### Instructions for the task:
Your task is to output the data exactly as it stands.

□ □ □ □

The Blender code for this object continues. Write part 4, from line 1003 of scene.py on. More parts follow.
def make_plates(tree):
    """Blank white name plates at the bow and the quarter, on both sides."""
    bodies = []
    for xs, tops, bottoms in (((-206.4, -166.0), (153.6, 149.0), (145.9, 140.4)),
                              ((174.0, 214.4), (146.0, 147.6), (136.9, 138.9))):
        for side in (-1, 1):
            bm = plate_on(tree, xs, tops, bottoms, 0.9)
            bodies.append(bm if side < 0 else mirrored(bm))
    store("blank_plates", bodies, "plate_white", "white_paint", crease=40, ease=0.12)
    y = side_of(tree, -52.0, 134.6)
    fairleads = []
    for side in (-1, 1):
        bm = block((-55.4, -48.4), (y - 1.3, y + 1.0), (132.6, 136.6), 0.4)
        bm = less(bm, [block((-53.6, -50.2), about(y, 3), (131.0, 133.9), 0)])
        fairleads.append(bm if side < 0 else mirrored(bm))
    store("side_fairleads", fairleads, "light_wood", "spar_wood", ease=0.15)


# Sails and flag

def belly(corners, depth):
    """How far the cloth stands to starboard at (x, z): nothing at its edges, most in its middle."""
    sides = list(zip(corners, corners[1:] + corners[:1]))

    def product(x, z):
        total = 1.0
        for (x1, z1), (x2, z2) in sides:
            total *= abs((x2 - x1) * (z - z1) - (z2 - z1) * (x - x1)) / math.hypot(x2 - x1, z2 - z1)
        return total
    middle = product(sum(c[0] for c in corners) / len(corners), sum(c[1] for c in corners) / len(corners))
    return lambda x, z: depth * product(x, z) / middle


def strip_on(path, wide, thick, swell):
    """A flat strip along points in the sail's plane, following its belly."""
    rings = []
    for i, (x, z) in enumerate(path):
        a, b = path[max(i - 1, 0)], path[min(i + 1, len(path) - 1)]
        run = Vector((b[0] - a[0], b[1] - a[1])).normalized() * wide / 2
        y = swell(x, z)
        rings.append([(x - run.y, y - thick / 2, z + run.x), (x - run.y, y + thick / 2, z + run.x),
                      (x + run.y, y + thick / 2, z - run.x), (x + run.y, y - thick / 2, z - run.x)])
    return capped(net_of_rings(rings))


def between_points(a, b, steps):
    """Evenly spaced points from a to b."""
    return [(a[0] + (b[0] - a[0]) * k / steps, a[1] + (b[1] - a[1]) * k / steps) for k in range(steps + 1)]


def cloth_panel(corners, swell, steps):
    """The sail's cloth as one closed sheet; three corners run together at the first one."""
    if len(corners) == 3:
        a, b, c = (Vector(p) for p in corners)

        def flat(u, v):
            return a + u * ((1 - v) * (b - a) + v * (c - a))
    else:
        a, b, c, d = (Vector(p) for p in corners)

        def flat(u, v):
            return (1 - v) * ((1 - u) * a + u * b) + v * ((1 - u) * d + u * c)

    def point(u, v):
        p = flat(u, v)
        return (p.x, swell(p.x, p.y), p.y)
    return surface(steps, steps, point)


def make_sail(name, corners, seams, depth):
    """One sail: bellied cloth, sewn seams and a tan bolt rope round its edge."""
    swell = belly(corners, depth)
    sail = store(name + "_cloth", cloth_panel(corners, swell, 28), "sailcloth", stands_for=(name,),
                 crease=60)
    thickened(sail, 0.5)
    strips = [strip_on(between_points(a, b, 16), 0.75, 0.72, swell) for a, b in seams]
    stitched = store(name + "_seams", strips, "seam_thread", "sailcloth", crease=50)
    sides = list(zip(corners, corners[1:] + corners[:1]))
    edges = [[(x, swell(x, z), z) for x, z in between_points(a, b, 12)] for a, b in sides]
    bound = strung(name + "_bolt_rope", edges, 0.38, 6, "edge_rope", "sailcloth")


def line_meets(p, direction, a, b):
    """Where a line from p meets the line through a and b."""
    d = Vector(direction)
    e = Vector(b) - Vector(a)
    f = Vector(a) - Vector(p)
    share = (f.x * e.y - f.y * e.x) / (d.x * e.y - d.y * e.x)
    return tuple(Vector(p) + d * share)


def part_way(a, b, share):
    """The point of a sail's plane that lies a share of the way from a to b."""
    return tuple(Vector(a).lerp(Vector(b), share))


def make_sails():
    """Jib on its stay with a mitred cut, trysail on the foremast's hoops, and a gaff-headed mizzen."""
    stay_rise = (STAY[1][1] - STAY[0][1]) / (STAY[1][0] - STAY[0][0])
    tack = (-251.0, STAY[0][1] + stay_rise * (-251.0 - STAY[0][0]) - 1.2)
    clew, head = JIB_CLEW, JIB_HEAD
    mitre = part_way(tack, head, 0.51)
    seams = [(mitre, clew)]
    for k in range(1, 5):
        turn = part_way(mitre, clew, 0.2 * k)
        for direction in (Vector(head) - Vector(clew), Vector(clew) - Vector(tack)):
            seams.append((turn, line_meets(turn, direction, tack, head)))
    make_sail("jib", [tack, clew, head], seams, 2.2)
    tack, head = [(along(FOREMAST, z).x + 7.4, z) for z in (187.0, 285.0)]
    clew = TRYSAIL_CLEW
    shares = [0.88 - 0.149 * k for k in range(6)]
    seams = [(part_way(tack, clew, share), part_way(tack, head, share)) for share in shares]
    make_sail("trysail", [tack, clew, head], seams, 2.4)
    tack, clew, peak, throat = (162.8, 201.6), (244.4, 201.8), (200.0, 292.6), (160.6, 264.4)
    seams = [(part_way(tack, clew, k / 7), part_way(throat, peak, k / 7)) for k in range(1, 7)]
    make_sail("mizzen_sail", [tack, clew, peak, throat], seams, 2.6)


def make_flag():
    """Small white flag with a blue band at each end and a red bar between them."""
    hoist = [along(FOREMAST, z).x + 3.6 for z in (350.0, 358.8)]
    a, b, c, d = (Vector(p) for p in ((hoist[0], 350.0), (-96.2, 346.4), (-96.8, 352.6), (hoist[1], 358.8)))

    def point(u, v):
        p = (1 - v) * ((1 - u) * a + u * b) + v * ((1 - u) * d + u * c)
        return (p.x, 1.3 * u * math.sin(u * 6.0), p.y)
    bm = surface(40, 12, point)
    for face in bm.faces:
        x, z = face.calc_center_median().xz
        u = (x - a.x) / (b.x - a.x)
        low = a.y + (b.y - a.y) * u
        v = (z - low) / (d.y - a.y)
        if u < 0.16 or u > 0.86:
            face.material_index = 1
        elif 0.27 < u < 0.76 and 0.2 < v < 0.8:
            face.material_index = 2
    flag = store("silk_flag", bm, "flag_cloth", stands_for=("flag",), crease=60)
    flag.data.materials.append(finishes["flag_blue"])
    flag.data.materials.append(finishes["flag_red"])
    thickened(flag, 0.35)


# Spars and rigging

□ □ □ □

### Right answer:
The Blender code for this object continues. Write part 4, from line 1003 of scene.py on. More parts follow.
def make_plates(tree):
    """Blank white name plates at the bow and the quarter, on both sides."""
    bodies = []
    for xs, tops, bottoms in (((-206.4, -166.0), (153.6, 149.0), (145.9, 140.4)),
                              ((174.0, 214.4), (146.0, 147.6), (136.9, 138.9))):
        for side in (-1, 1):
            bm = plate_on(tree, xs, tops, bottoms, 0.9)
            bodies.append(bm if side < 0 else mirrored(bm))
    store("blank_plates", bodies, "plate_white", "white_paint", crease=40, ease=0.12)
    y = side_of(tree, -52.0, 134.6)
    fairleads = []
    for side in (-1, 1):
        bm = block((-55.4, -48.4), (y - 1.3, y + 1.0), (132.6, 136.6), 0.4)
        bm = less(bm, [block((-53.6, -50.2), about(y, 3), (131.0, 133.9), 0)])
        fairleads.append(bm if side < 0 else mirrored(bm))
    store("side_fairleads", fairleads, "light_wood", "spar_wood", ease=0.15)


# Sails and flag

def belly(corners, depth):
    """How far the cloth stands to starboard at (x, z): nothing at its edges, most in its middle."""
    sides = list(zip(corners, corners[1:] + corners[:1]))

    def product(x, z):
        total = 1.0
        for (x1, z1), (x2, z2) in sides:
            total *= abs((x2 - x1) * (z - z1) - (z2 - z1) * (x - x1)) / math.hypot(x2 - x1, z2 - z1)
        return total
    middle = product(sum(c[0] for c in corners) / len(corners), sum(c[1] for c in corners) / len(corners))
    return lambda x, z: depth * product(x, z) / middle


def strip_on(path, wide, thick, swell):
    """A flat strip along points in the sail's plane, following its belly."""
    rings = []
    for i, (x, z) in enumerate(path):
        a, b = path[max(i - 1, 0)], path[min(i + 1, len(path) - 1)]
        run = Vector((b[0] - a[0], b[1] - a[1])).normalized() * wide / 2
        y = swell(x, z)
        rings.append([(x - run.y, y - thick / 2, z + run.x), (x - run.y, y + thick / 2, z + run.x),
                      (x + run.y, y + thick / 2, z - run.x), (x + run.y, y - thick / 2, z - run.x)])
    return capped(net_of_rings(rings))


def between_points(a, b, steps):
    """Evenly spaced points from a to b."""
    return [(a[0] + (b[0] - a[0]) * k / steps, a[1] + (b[1] - a[1]) * k / steps) for k in range(steps + 1)]


def cloth_panel(corners, swell, steps):
    """The sail's cloth as one closed sheet; three corners run together at the first one."""
    if len(corners) == 3:
        a, b, c = (Vector(p) for p in corners)

        def flat(u, v):
            return a + u * ((1 - v) * (b - a) + v * (c - a))
    else:
        a, b, c, d = (Vector(p) for p in corners)

        def flat(u, v):
            return (1 - v) * ((1 - u) * a + u * b) + v * ((1 - u) * d + u * c)

    def point(u, v):
        p = flat(u, v)
        return (p.x, swell(p.x, p.y), p.y)
    return surface(steps, steps, point)


def make_sail(name, corners, seams, depth):
    """One sail: bellied cloth, sewn seams and a tan bolt rope round its edge."""
    swell = belly(corners, depth)
    sail = store(name + "_cloth", cloth_panel(corners, swell, 28), "sailcloth", stands_for=(name,),
                 crease=60)
    thickened(sail, 0.5)
    strips = [strip_on(between_points(a, b, 16), 0.75, 0.72, swell) for a, b in seams]
    stitched = store(name + "_seams", strips, "seam_thread", "sailcloth", crease=50)
    sides = list(zip(corners, corners[1:] + corners[:1]))
    edges = [[(x, swell(x, z), z) for x, z in between_points(a, b, 12)] for a, b in sides]
    bound = strung(name + "_bolt_rope", edges, 0.38, 6, "edge_rope", "sailcloth")


def line_meets(p, direction, a, b):
    """Where a line from p meets the line through a and b."""
    d = Vector(direction)
    e = Vector(b) - Vector(a)
    f = Vector(a) - Vector(p)
    share = (f.x * e.y - f.y * e.x) / (d.x * e.y - d.y * e.x)
    return tuple(Vector(p) + d * share)


def part_way(a, b, share):
    """The point of a sail's plane that lies a share of the way from a to b."""
    return tuple(Vector(a).lerp(Vector(b), share))


def make_sails():
    """Jib on its stay with a mitred cut, trysail on the foremast's hoops, and a gaff-headed mizzen."""
    stay_rise = (STAY[1][1] - STAY[0][1]) / (STAY[1][0] - STAY[0][0])
    tack = (-251.0, STAY[0][1] + stay_rise * (-251.0 - STAY[0][0]) - 1.2)
    clew, head = JIB_CLEW, JIB_HEAD
    mitre = part_way(tack, head, 0.51)
    seams = [(mitre, clew)]
    for k in range(1, 5):
        turn = part_way(mitre, clew, 0.2 * k)
        for direction in (Vector(head) - Vector(clew), Vector(clew) - Vector(tack)):
            seams.append((turn, line_meets(turn, direction, tack, head)))
    make_sail("jib", [tack, clew, head], seams, 2.2)
    tack, head = [(along(FOREMAST, z).x + 7.4, z) for z in (187.0, 285.0)]
    clew = TRYSAIL_CLEW
    shares = [0.88 - 0.149 * k for k in range(6)]
    seams = [(part_way(tack, clew, share), part_way(tack, head, share)) for share in shares]
    make_sail("trysail", [tack, clew, head], seams, 2.4)
    tack, clew, peak, throat = (162.8, 201.6), (244.4, 201.8), (200.0, 292.6), (160.6, 264.4)
    seams = [(part_way(tack, clew, k / 7), part_way(throat, peak, k / 7)) for k in range(1, 7)]
    make_sail("mizzen_sail", [tack, clew, peak, throat], seams, 2.6)


def make_flag():
    """Small white flag with a blue band at each end and a red bar between them."""
    hoist = [along(FOREMAST, z).x + 3.6 for z in (350.0, 358.8)]
    a, b, c, d = (Vector(p) for p in ((hoist[0], 350.0), (-96.2, 346.4), (-96.8, 352.6), (hoist[1], 358.8)))

    def point(u, v):
        p = (1 - v) * ((1 - u) * a + u * b) + v * ((1 - u) * d + u * c)
        return (p.x, 1.3 * u * math.sin(u * 6.0), p.y)
    bm = surface(40, 12, point)
    for face in bm.faces:
        x, z = face.calc_center_median().xz
        u = (x - a.x) / (b.x - a.x)
        low = a.y + (b.y - a.y) * u
        v = (z - low) / (d.y - a.y)
        if u < 0.16 or u > 0.86:
            face.material_index = 1
        elif 0.27 < u < 0.76 and 0.2 < v < 0.8:
            face.material_index = 2
    flag = store("silk_flag", bm, "flag_cloth", stands_for=("flag",), crease=60)
    flag.data.materials.append(finishes["flag_blue"])
    flag.data.materials.append(finishes["flag_red"])
    thickened(flag, 0.35)


# Spars and rigging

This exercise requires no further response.